I'm currently helping my eight year old son sorting out his Lego. It's way too large a task for him, which brings me to thinking that Lego has listened too much to afols in the last fifteen years, making too many parts in too many colours. For a boy with a limited collection of Lego the possibilities for play are seriously limited, now that he's old enough not wanting to build Rainbow Warriors anymore. When I was his age, I had bricks mostly in white and red, and yellow, blue and black. I could build a decent house in those colours. With the same quantity of bricks my son can't, because the same bricks now have thirty different colours. Same goes for parts variety.

It's no wonder therefore that children only build sets nowadays and don't make the step to building their own creations. It's become too complicated for them.

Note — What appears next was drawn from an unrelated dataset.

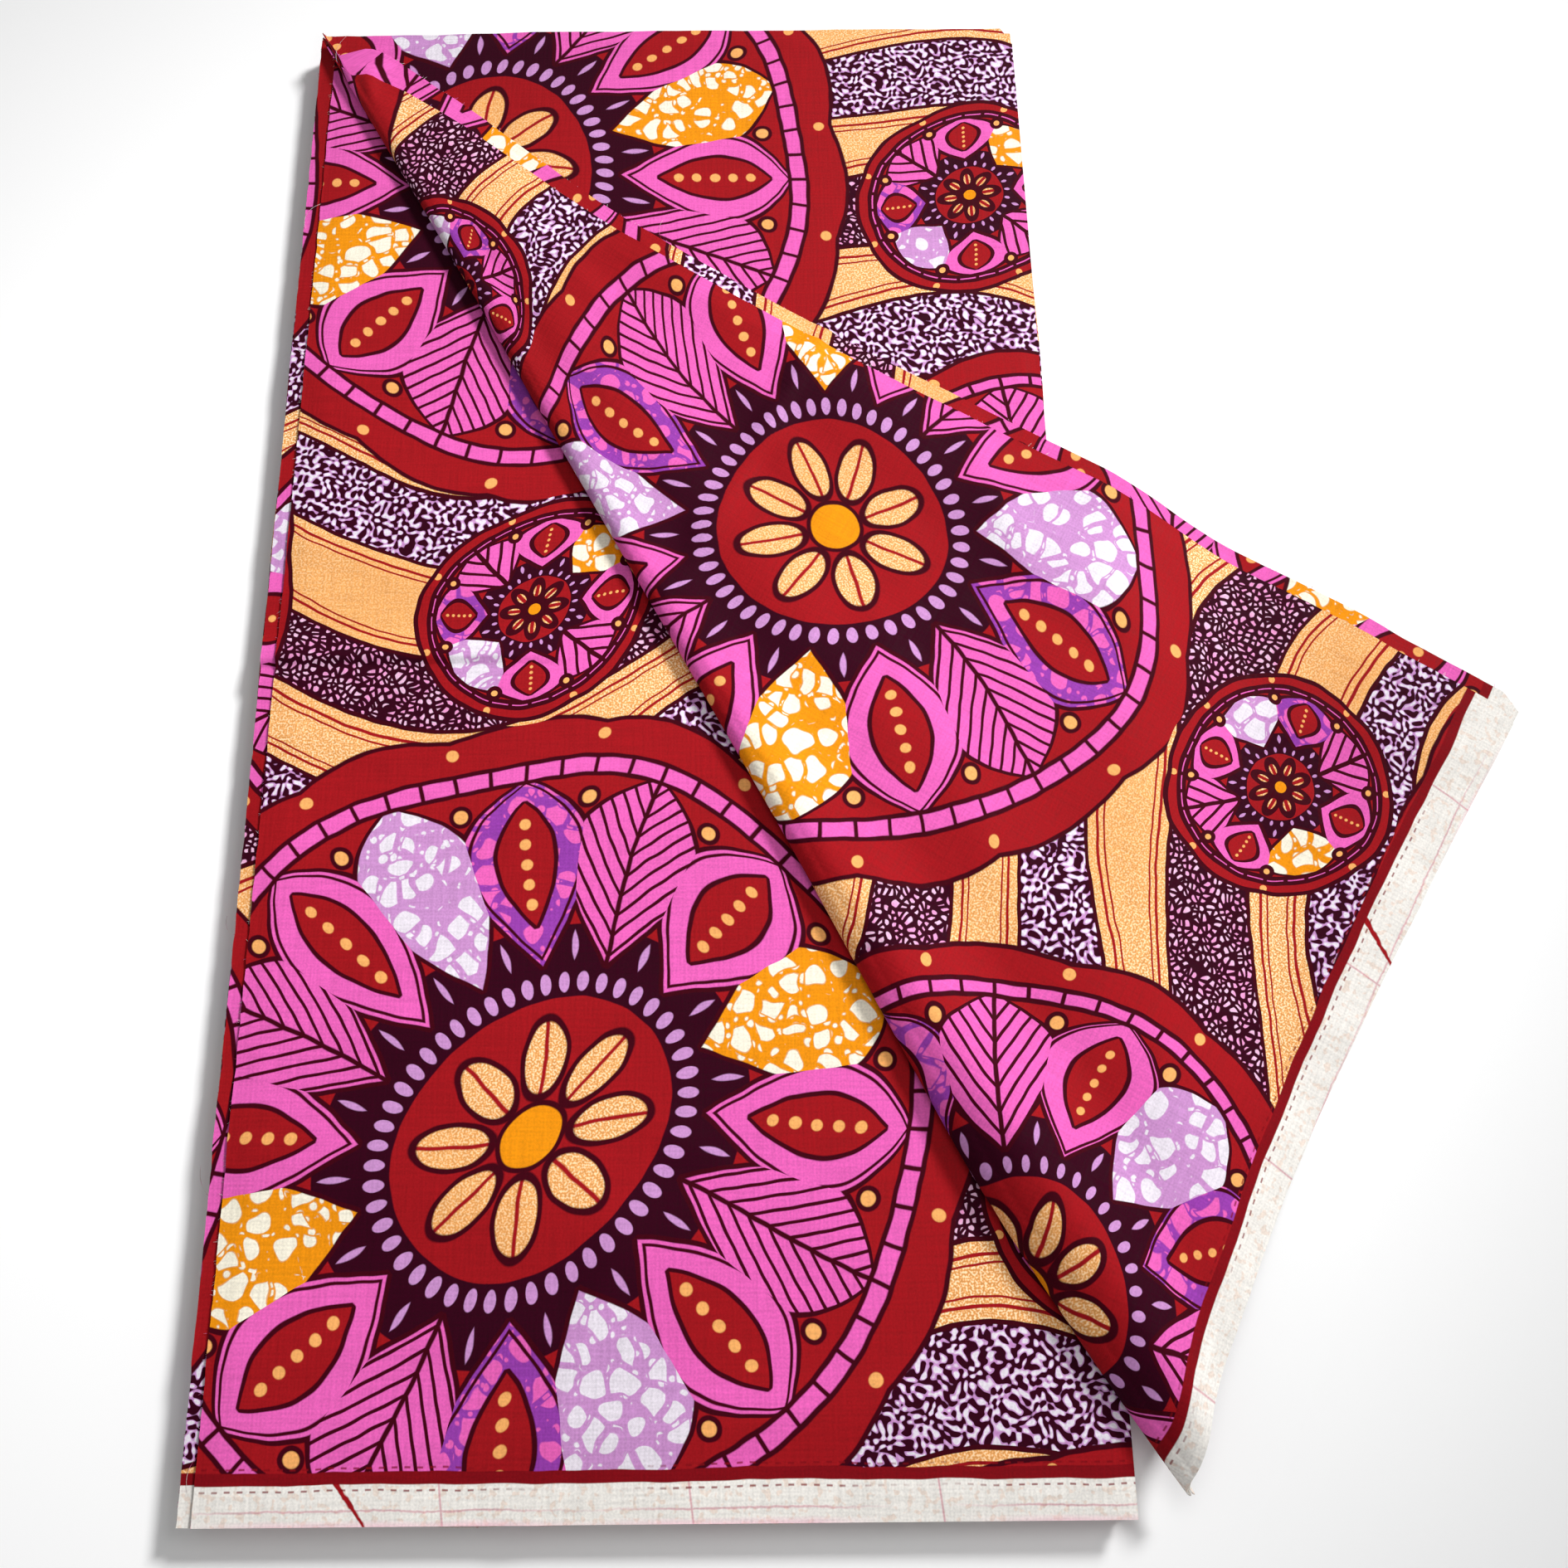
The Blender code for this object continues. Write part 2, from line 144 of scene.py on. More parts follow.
SURFACE_RIDGES = (
    (0.000, 0.070, 0.075, 0.030, 0.017, 0.0010),
    (0.030, 0.000, 0.060, 0.090, 0.014, 0.0008),
    (0.100, 0.000, 0.085, 0.075, 0.016, 0.0009),
    (0.150, 0.000, 0.170, 0.060, 0.013, 0.0006),
    (0.200, 0.000, 0.190, 0.045, 0.015, 0.0008),
    (0.000, 0.160, 0.070, 0.140, 0.018, 0.0007),
    (0.255, 0.000, 0.240, 0.030, 0.012, 0.0006),
)
START_PLEAT = ((0.0013, 0.5498, 0.0197, 0.5344, 0.0045, 0.0017),)
PLEAT_START = 0.002

# The bow of the roll, from the height of its edge up to its crest, and from where on it closes
EDGE_HEIGHT = 0.20
BOW_SHAPE = 0.82
CLOSES_FROM = 0.75

# The small waves of a torn end, each with its length and height, and where they start on each layer
RAGGED = ((0.061, 0.00016), (0.023, 0.00013), (0.0094, 0.00011))
BASE_RAGGED = 40.0
INNER_RAGGED = 0.7
OUTER_RAGGED = 2.0

# The cloth as it shows: thin at its free edges, and as thick as its solid further in
EDGE_WALL = 0.00040
THINS_OVER = 0.009

# Mesh density, and the angles from which an edge is sharp
GRID_STEP = 0.0032
EDGE_LINES = (0.0, 0.0004, 0.0010, 0.0020, 0.0040)
EDGE_CLEARANCE = 1.3 * EDGE_LINES[-1]
CREASE_LINES = (*np.linspace(-CREASE_BELOW, 0.0, 8), *np.linspace(0.001, CREASE_ABOVE, 9))
TURNED_COLUMNS = 180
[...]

Why does he need a sorted collection? A sorted collection is great for someone (like an AFOL) that has a large collection and knows what they want to build, plans in advance and knows what parts they have in their storage and what parts they are likely to use for a particular function and also is willing to replace the parts in the correct places once they are done. Whereas a kid should be allowed to play, free from the constraints of a well sorted collection. Maybe sort into regular bricks, plates and tiles, modified bricks, wheels, car parts, minifigures, or whatever based on what the kid has / regularly builds but don't worry about colour. Such simple sorting is easy enough to let a kid return parts when they are done and they can have fun building and explore parts, rather than having to have an encyclopedic knowledge of what bricks are available and sticking to a cataloguing structure.

As to the colour issue, either be happy with using lots of shades of the base colour, go full-on BOLOCS (built of lots of colours) or buy bricks in one colour only on bricklink, like the old architecture kits. Many kids really don't care about having all the same colour, but if they do then instead of a set, buy them bulk bricks in a single colour (just make sure they like that colour).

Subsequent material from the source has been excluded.